I have two options. One cluster for everything and kafka is deployed exclusively on some node. One hdp cluster with storage and proceesing and another cluster with only kafka.
What's the best approach ? Pros and cons ?
How to size my kafka part ?
Created 04-26-2016 02:43 AM
Since you plan dedicated Kafka nodes in your "cluster for everything" then Kafka performance will be the same in comparison to a stand-alone Kafka cluster. However, it's good to have a dedicated Zookeeper quorum for Kafka, and in the first option Ambari currently doesn't support 2 ZK quorums per cluster, so you will need to install your ZK for Kafka manually. That's not so complicated, but if you go for a stand-alone Kafka solution, you can use Ambari to install and manage your ZK. So, my recommendation is to go for a stand-alone Kafka cluster.

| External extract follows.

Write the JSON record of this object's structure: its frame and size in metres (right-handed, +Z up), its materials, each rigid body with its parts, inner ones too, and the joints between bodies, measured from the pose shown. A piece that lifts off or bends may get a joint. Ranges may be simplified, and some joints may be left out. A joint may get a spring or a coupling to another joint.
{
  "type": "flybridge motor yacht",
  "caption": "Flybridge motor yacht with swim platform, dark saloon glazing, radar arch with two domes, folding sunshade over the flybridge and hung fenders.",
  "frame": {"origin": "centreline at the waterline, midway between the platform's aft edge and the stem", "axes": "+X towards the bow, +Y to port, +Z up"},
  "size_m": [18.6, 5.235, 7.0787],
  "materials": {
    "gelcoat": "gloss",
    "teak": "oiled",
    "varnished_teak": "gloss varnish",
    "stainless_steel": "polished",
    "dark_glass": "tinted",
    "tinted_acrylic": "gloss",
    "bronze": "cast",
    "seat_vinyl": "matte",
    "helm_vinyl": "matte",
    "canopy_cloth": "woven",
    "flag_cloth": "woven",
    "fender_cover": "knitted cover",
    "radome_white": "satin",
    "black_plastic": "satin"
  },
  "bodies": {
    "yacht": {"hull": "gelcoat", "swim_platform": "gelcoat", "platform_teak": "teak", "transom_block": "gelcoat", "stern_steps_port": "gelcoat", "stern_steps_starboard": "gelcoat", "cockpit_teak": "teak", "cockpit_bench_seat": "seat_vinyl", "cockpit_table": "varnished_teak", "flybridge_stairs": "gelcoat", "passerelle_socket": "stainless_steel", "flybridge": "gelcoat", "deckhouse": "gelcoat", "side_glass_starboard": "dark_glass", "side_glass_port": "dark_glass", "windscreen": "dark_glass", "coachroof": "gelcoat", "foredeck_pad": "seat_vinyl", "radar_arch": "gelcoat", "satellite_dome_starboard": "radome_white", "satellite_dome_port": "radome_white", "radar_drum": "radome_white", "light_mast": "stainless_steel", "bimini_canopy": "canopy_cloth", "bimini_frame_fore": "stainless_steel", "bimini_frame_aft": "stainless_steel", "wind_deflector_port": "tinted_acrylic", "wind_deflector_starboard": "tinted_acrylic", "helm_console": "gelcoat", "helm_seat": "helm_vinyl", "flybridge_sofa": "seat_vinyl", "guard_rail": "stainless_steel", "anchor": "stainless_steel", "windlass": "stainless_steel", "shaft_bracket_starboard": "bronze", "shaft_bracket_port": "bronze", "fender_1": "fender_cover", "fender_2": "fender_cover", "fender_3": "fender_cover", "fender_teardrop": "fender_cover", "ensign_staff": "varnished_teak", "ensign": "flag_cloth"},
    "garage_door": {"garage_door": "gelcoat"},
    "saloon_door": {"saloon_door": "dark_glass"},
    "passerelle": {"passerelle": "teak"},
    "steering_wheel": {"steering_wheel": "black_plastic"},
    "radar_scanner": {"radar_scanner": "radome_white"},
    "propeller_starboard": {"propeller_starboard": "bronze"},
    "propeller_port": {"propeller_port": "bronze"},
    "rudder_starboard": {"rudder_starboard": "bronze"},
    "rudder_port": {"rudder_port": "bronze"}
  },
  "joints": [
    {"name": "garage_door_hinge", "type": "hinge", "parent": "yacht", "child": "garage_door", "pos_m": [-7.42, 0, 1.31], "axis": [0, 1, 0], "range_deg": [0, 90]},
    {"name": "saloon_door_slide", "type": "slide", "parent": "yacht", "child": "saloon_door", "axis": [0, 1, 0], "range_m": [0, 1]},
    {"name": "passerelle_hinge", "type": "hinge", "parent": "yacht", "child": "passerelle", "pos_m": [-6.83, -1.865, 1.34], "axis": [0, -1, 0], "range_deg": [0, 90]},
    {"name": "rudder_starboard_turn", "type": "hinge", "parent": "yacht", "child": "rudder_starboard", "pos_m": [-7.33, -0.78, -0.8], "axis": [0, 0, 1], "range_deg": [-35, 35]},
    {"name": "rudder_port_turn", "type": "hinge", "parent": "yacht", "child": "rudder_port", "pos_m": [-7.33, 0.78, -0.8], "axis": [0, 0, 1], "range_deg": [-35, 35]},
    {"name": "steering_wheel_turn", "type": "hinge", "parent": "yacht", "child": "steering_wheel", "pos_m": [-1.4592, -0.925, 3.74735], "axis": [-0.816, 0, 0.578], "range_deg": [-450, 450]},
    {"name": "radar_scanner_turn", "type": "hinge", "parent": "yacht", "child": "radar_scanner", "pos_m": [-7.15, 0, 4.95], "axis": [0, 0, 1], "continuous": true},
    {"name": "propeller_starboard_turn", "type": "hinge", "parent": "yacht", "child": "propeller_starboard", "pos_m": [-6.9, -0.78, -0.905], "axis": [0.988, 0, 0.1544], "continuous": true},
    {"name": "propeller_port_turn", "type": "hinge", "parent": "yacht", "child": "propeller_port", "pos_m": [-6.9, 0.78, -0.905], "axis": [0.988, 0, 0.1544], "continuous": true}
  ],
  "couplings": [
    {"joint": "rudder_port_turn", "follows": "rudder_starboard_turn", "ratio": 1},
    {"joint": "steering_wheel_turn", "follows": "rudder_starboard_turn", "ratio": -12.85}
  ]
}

Created 04-26-2016 02:43 AM
Since you plan dedicated Kafka nodes in your "cluster for everything" then Kafka performance will be the same in comparison to a stand-alone Kafka cluster. However, it's good to have a dedicated Zookeeper quorum for Kafka, and in the first option Ambari currently doesn't support 2 ZK quorums per cluster, so you will need to install your ZK for Kafka manually. That's not so complicated, but if you go for a stand-alone Kafka solution, you can use Ambari to install and manage your ZK. So, my recommendation is to go for a stand-alone Kafka cluster.

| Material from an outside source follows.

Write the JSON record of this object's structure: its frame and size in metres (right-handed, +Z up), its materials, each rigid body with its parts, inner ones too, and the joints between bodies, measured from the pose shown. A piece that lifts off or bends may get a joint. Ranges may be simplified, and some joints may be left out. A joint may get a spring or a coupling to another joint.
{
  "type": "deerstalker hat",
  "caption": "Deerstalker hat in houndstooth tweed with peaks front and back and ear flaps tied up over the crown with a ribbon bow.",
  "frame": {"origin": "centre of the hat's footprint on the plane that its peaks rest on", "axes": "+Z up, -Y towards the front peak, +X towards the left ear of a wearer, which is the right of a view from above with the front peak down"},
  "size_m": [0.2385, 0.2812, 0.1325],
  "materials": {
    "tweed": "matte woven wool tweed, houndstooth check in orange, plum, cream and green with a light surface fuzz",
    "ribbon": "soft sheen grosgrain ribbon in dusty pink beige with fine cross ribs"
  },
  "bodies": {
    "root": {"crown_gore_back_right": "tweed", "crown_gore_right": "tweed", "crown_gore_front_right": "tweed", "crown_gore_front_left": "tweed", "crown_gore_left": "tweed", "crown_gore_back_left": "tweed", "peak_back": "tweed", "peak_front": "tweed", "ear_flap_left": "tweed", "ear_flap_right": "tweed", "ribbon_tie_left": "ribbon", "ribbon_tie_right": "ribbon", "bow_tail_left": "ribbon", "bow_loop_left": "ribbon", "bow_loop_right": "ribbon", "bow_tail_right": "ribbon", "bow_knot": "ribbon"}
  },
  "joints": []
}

Created 05-04-2016 08:21 PM
@Predrag Minovic, can you explain why Kafka needs its own Zk quorum? Why can't it utilize an existing Zk quorum? We are migrating to Kafka in production and I would like to get your take on this.
Created 10-08-2016 11:49 AM
@David Lays Please let me know what final Kafka design approach you went with; Kafka on Cluster node or separate Kafka cluster. We are also facing exactly same design dilemma with regards to Kafka installation for Cluster.
Thanks very much in advance.